- _SUPPLIED MATERIAL_:
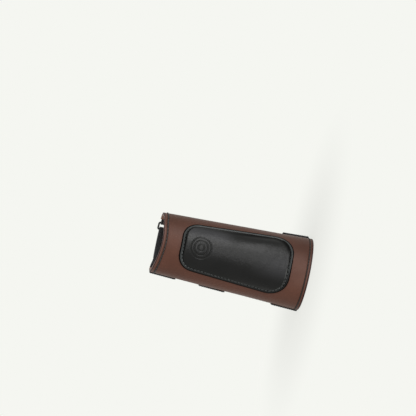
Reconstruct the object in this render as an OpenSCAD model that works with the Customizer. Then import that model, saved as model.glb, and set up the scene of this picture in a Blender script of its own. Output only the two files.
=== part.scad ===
// Leather arm guard for the inner forearm, closed round the arm.
// It stands on its wide elbow end: +Z runs towards the wrist, the padded patch faces -Y
// and the straps close it at the back. All sizes are in millimetres.

/* [Sleeve] */
// Length from the elbow end to the wrist end
guard_len = 183; // [165:1:215]
// Width across the wrist end
wrist_w = 72.6; // [68:0.2:80]
// Depth of the wrist end, front to back
wrist_d = 57; // [54:0.5:66]
// Width across the elbow end
elbow_w = 87.2; // [84:0.2:96]
// Depth of the elbow end, front to back
elbow_d = 76; // [70:0.5:86]
// Thickness of the face leather
leather_t = 2; // [1.4:0.1:2.6]
// Thickness of the suede lining
lining_t = 1; // [0.6:0.1:1.6]

/* [Panel] */
// Flat width of the leather at the wrist end
panel_wrist_w = 134; // [128:1:140]
// Flat width of the leather at the elbow end
panel_elbow_w = 156; // [148:1:162]
// Depth of the hollow in the wrist end's cut, where the hand bends back
wrist_dip = 3; // [0:0.2:6]
// Rounding of the leather's cut edges
edge_round = 0.5; // [0.2:0.1:0.8]
// Distance of the seam from the edge of the leather
seam_inset = 4.2; // [3:0.1:6]
// Width of the groove that the seam's thread lies in
seam_groove_w = 1.4; // [0.8:0.1:2]
// Depth of that groove
seam_groove_d = 0.35; // [0.1:0.05:0.6]
// How far the lining's edge stays behind the leather's long edges
lining_inset = 0.8; // [0.4:0.1:2]

/* [Patch] */
// Distance of the patch from the wrist end
patch_from_wrist = 26.8; // [20:0.2:40]
// Distance of the patch from the elbow end
patch_from_elbow = 22.6; // [10:0.2:30]
// Flat width of the patch at its wrist end
patch_wrist_w = 57; // [54:0.5:66]
// Flat width of the patch at its elbow end
patch_elbow_w = 80; // [74:0.5:90]
// Corner radius at the patch's wrist end
patch_wrist_r = 20; // [12:0.5:22]
// Corner radius at the patch's elbow end
patch_elbow_r = 23; // [18:0.5:27]
// Thickness of the black patch leather
cover_t = 1.2; // [0.8:0.1:1.6]
// Width of the flat rim that is sewn down
rim_w = 2.8; // [2.2:0.1:4]
// Width of the sewn groove inside the rim
groove_w = 1.8; // [1.4:0.1:2.6]
// Height of the puffed centre above the face leather
crown_h = 5.2; // [4:0.1:7]
// Width over which the centre swells to its full height
crown_run = 10.5; // [8:0.5:20]

/* [Straps] */
// Width of the three elastic straps
strap_w = 32; // [24:0.5:34]
// Thickness of the elastic straps
strap_t = 1.2; // [1:0.1:2]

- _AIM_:
Repeat exactly, please, each line from the beginning of the data through the line with "lining_inset = 0.8; // [0.4:0.1:2]" in it, and only those lines.

- _TASK RESULT_:
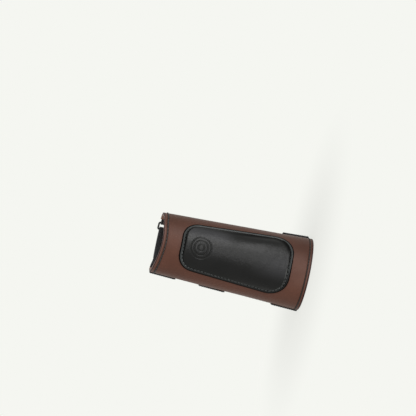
Reconstruct the object in this render as an OpenSCAD model that works with the Customizer. Then import that model, saved as model.glb, and set up the scene of this picture in a Blender script of its own. Output only the two files.
=== part.scad ===
// Leather arm guard for the inner forearm, closed round the arm.
// It stands on its wide elbow end: +Z runs towards the wrist, the padded patch faces -Y
// and the straps close it at the back. All sizes are in millimetres.

/* [Sleeve] */
// Length from the elbow end to the wrist end
guard_len = 183; // [165:1:215]
// Width across the wrist end
wrist_w = 72.6; // [68:0.2:80]
// Depth of the wrist end, front to back
wrist_d = 57; // [54:0.5:66]
// Width across the elbow end
elbow_w = 87.2; // [84:0.2:96]
// Depth of the elbow end, front to back
elbow_d = 76; // [70:0.5:86]
// Thickness of the face leather
leather_t = 2; // [1.4:0.1:2.6]
// Thickness of the suede lining
lining_t = 1; // [0.6:0.1:1.6]

/* [Panel] */
// Flat width of the leather at the wrist end
panel_wrist_w = 134; // [128:1:140]
// Flat width of the leather at the elbow end
panel_elbow_w = 156; // [148:1:162]
// Depth of the hollow in the wrist end's cut, where the hand bends back
wrist_dip = 3; // [0:0.2:6]
// Rounding of the leather's cut edges
edge_round = 0.5; // [0.2:0.1:0.8]
// Distance of the seam from the edge of the leather
seam_inset = 4.2; // [3:0.1:6]
// Width of the groove that the seam's thread lies in
seam_groove_w = 1.4; // [0.8:0.1:2]
// Depth of that groove
seam_groove_d = 0.35; // [0.1:0.05:0.6]
// How far the lining's edge stays behind the leather's long edges
lining_inset = 0.8; // [0.4:0.1:2]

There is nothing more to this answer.